Ever since the Chargers arrived here from Los Angeles in 1961, the football team has had a godfather in what used to be known as the Union-Tribune, and before that the morning Union and the Evening Tribune.
Owned by Jim Copley, the papers heavily promoted construction of San Diego Stadium in Mission Valley, the name of which was subsequently changed to Jack Murphy Stadium, in honor of the Union’s sports writer’s role in the development.
When it later became necessary for the city to sell the stadium's naming rights to raise cash for an expansion demanded by the team, Copley's widow Helen quickly signaled support for replacing the dead scribe's name with that of mobile phone giant Qualcomm.
Political alliances between the Chargers and Jim Copley, one of the first to befriend Dick Nixon's ill-starred career, also blossomed. Star quarterback Jack Kemp was virtually adopted by Union editor and Nixon PR man Herb Klein and molded into a Republican New York congressman from Buffalo.
This week the game changed.
News that the team is partnering with the Oakland Raiders on an L.A. stadium in case San Diego taxpayers don't come up with enough scratch for one here could spell the beginning of the end for the U-T, already struggling under the ownership of voluble real estate mogul Douglas Manchester.
Exactly how much Chargers coverage and related advertising contribute to the U-T’s bottom line is a tightly held secret, but is believed by some to be one of the operation's last dependable streams of cash.
Under Manchester and his once second-in-command John Lynch, a former NFL player, the paper has loaded up on Chargers news and promotion. Consequently, readership and revenue could take a significant hit if the team leaves town.
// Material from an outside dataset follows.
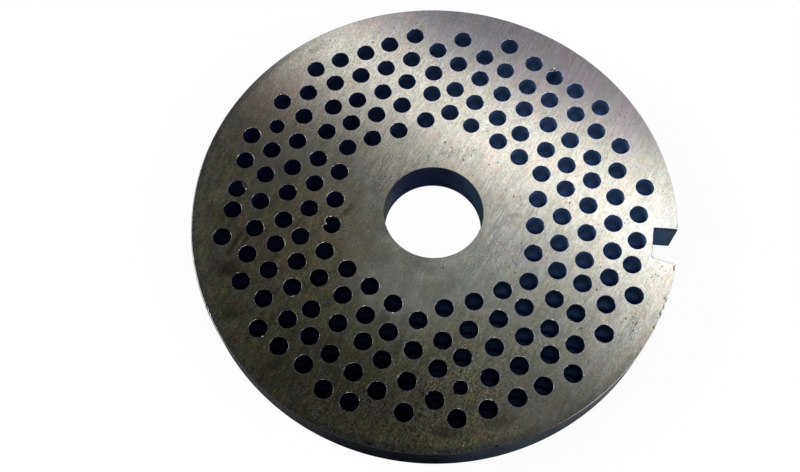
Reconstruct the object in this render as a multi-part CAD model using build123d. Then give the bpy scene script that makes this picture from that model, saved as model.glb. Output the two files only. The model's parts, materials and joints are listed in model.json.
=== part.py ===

Already, the U-T’s chief operating officer Mike Hodges has departed to run an internet marketing company, leaving the paper’s management in the hands of editor Jeff Light.
And sharks are circling in the form of Malin Burnham and his yet-to-be-identified backers, who seek to obtain the paper from Manchester and operate it through a non-profit corporation.
One in particular who may have an interest in the fate of the once-proud GOP journal is Qualcomm co-founder Irwin Jacobs, the La Jolla Democratic billionaire who is rooting for Hillary Clinton in next year's presidential derby. He already has helped finance San Diego State University's public broadcasting operation and the non-profit Voice of San Diego news and opinion website.
A change of editorial posture by the paper, or its electronic successor under non-profit control, could shake up local politics in a post-Chargers era.
Like Burnham a supporter of Republican-turned-Democrat Nathan Fletcher for mayor in 2013, Jacobs is helping to stage what is billed as the first annual fundraiser for the California Young Democrats of the San Diego Region, featuring a galaxy of Democratic office holders and putative candidates.
According to an emailed invitation, politically ambitious San Diego school-district trustee Kevin Beiser heads the March 5 event at Hillcrest’s Bamboo Lounge. In addition to Jacobs, listed sponsors include Fletcher, city-council hopeful Barbara Bry, and Assembly speaker Toni Atkins.
Hosts include former council candidate Sarah Boot, port commissioner Rafael Castellanos, possible Bry council rival Joe LaCava, and Nancy Chase, a onetime top aide to Roger Hedgecock.
The fallen Republican mayor was a chief U-T adversary when the operation was owned by Helen Copley, who favored his rival and her close friend Maureen O'Connor.